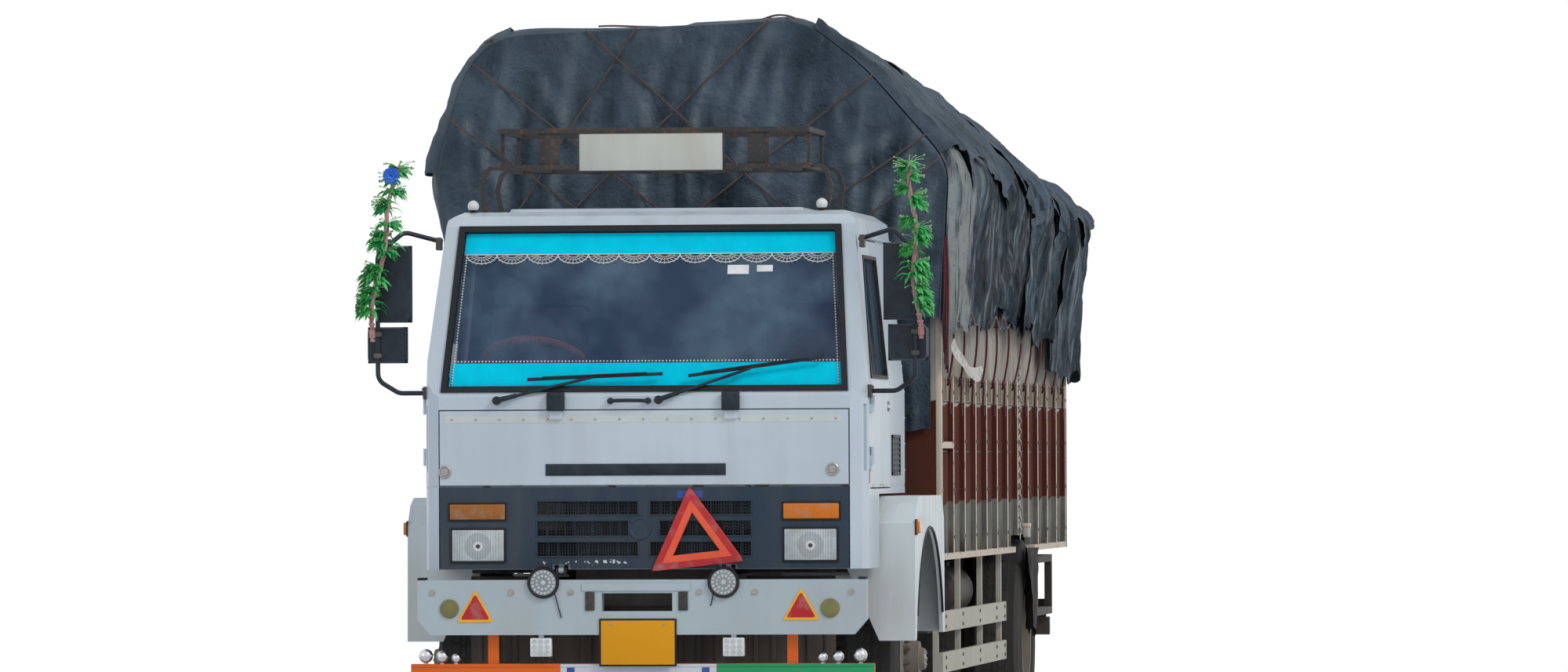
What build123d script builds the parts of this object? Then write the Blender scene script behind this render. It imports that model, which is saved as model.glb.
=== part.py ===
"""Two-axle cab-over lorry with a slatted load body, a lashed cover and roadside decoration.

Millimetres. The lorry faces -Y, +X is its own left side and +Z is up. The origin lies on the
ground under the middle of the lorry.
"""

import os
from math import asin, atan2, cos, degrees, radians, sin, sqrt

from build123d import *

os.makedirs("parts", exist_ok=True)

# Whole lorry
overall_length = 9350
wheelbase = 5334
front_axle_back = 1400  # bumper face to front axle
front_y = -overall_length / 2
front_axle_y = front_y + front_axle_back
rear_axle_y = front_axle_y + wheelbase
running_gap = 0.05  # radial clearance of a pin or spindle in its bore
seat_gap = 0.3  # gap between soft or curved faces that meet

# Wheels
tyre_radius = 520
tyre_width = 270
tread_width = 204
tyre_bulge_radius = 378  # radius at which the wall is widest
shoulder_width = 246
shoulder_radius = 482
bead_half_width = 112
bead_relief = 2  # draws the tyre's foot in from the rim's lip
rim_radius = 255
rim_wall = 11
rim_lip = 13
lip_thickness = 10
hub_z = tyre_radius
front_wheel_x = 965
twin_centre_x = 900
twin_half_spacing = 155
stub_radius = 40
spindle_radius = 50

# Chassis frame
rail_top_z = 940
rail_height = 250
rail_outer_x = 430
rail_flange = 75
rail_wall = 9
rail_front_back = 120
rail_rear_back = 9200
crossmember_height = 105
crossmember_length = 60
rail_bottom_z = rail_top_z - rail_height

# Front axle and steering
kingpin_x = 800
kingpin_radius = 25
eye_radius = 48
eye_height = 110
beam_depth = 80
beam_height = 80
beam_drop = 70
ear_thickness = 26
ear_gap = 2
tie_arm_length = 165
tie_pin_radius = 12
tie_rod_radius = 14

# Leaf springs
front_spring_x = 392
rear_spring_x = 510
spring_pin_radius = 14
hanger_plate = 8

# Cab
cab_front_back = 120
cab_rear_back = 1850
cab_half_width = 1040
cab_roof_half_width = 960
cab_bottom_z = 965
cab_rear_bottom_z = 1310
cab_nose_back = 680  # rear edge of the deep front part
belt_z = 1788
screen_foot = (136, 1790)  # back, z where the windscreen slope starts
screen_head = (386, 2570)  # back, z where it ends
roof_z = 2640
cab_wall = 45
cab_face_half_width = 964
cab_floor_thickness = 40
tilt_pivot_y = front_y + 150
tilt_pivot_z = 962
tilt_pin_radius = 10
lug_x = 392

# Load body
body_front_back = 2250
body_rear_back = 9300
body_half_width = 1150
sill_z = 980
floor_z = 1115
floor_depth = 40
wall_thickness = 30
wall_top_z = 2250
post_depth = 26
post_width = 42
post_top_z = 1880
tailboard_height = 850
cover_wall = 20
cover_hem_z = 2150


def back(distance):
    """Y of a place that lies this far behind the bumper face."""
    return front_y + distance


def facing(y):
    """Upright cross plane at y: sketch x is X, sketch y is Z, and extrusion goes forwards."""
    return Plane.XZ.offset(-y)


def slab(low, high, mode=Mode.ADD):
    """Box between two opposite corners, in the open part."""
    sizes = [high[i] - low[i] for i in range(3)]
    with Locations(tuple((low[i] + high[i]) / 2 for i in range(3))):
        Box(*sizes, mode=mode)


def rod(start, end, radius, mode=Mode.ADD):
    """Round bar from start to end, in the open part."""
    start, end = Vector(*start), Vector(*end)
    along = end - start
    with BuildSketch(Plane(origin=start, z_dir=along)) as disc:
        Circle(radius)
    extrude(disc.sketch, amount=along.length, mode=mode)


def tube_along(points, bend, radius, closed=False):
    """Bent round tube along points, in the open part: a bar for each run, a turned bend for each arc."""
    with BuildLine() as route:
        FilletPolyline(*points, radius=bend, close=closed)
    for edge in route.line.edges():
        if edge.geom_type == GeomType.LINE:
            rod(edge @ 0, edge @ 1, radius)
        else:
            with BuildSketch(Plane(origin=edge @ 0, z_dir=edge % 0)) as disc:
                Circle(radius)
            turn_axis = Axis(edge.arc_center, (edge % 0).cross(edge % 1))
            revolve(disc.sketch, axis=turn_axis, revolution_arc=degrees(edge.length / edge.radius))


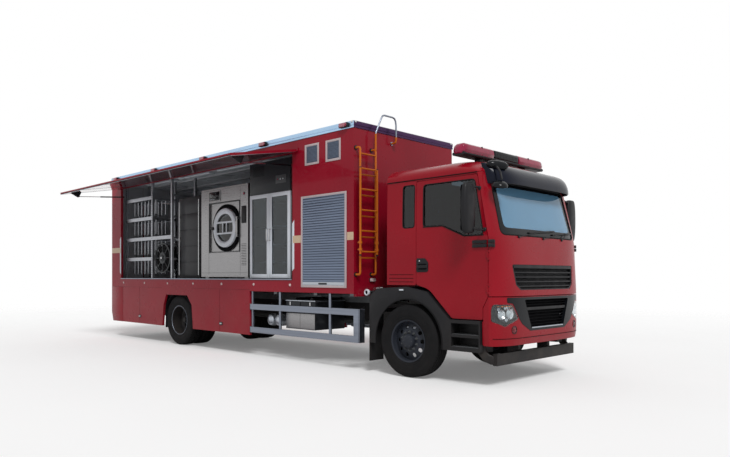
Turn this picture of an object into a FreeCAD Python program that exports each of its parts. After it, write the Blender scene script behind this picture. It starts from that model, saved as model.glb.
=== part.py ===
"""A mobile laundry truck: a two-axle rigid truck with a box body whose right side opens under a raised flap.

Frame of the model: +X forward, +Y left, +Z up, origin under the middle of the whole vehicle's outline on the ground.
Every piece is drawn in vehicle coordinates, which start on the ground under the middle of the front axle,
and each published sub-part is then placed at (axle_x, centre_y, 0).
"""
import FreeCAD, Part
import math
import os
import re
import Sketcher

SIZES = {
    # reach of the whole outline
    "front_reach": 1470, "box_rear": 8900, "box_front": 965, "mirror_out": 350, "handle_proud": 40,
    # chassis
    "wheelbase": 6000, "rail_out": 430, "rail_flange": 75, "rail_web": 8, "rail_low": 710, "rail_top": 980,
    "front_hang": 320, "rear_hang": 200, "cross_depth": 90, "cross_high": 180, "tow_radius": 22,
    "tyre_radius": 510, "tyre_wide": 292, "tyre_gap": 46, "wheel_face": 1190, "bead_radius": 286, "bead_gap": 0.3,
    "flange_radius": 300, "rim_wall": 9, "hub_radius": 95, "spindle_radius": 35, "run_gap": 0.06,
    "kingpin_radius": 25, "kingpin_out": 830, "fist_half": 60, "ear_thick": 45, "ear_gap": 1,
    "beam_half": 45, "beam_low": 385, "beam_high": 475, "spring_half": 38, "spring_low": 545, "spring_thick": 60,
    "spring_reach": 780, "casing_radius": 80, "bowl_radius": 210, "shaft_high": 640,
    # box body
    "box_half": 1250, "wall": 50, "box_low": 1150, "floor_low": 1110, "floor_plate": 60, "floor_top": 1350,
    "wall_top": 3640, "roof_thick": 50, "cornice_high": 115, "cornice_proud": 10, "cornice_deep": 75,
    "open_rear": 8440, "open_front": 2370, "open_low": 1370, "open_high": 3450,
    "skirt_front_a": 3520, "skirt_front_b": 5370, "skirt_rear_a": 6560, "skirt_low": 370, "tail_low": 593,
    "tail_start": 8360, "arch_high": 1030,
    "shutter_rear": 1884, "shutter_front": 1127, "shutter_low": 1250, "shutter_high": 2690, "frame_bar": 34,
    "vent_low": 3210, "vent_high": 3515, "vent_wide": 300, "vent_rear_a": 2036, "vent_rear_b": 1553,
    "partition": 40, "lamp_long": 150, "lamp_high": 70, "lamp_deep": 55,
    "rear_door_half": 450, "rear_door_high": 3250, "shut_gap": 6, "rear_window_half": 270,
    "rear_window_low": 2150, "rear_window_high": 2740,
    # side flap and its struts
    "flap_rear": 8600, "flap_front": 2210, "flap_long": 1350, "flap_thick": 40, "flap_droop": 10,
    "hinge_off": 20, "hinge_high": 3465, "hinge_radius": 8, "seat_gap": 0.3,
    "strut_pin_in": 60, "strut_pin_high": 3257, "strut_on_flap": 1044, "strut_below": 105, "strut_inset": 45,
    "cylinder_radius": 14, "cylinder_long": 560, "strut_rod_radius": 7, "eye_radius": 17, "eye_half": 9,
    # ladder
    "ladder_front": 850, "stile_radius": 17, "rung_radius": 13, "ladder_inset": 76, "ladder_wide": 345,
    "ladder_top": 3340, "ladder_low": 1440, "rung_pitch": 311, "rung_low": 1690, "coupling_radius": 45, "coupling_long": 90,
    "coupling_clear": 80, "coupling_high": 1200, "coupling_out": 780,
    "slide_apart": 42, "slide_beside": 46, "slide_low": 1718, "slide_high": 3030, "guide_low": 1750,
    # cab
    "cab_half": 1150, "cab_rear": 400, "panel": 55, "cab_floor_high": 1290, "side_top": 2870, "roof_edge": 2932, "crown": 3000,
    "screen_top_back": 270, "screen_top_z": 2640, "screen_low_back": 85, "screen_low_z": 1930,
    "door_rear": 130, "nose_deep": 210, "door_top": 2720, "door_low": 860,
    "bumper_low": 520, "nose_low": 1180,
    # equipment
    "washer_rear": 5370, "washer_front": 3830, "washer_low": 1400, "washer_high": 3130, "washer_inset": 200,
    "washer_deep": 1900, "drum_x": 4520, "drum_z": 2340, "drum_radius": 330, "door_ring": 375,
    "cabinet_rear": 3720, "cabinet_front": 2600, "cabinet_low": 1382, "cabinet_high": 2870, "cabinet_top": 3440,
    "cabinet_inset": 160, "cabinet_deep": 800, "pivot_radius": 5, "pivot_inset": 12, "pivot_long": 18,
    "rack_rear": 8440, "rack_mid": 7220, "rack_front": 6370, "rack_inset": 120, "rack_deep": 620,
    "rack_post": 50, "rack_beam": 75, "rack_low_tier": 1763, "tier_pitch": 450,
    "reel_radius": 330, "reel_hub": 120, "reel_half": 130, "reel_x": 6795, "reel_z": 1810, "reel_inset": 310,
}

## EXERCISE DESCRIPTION
Your output shall consist solely of the lines from the line with "Turn this picture" to the line with "import Sketcher", reproduced exactly, both ends included.

## RESULT BELOW
Turn this picture of an object into a FreeCAD Python program that exports each of its parts. After it, write the Blender scene script behind this picture. It starts from that model, saved as model.glb.
=== part.py ===
"""A mobile laundry truck: a two-axle rigid truck with a box body whose right side opens under a raised flap.

Frame of the model: +X forward, +Y left, +Z up, origin under the middle of the whole vehicle's outline on the ground.
Every piece is drawn in vehicle coordinates, which start on the ground under the middle of the front axle,
and each published sub-part is then placed at (axle_x, centre_y, 0).
"""
import FreeCAD, Part
import math
import os
import re
import Sketcher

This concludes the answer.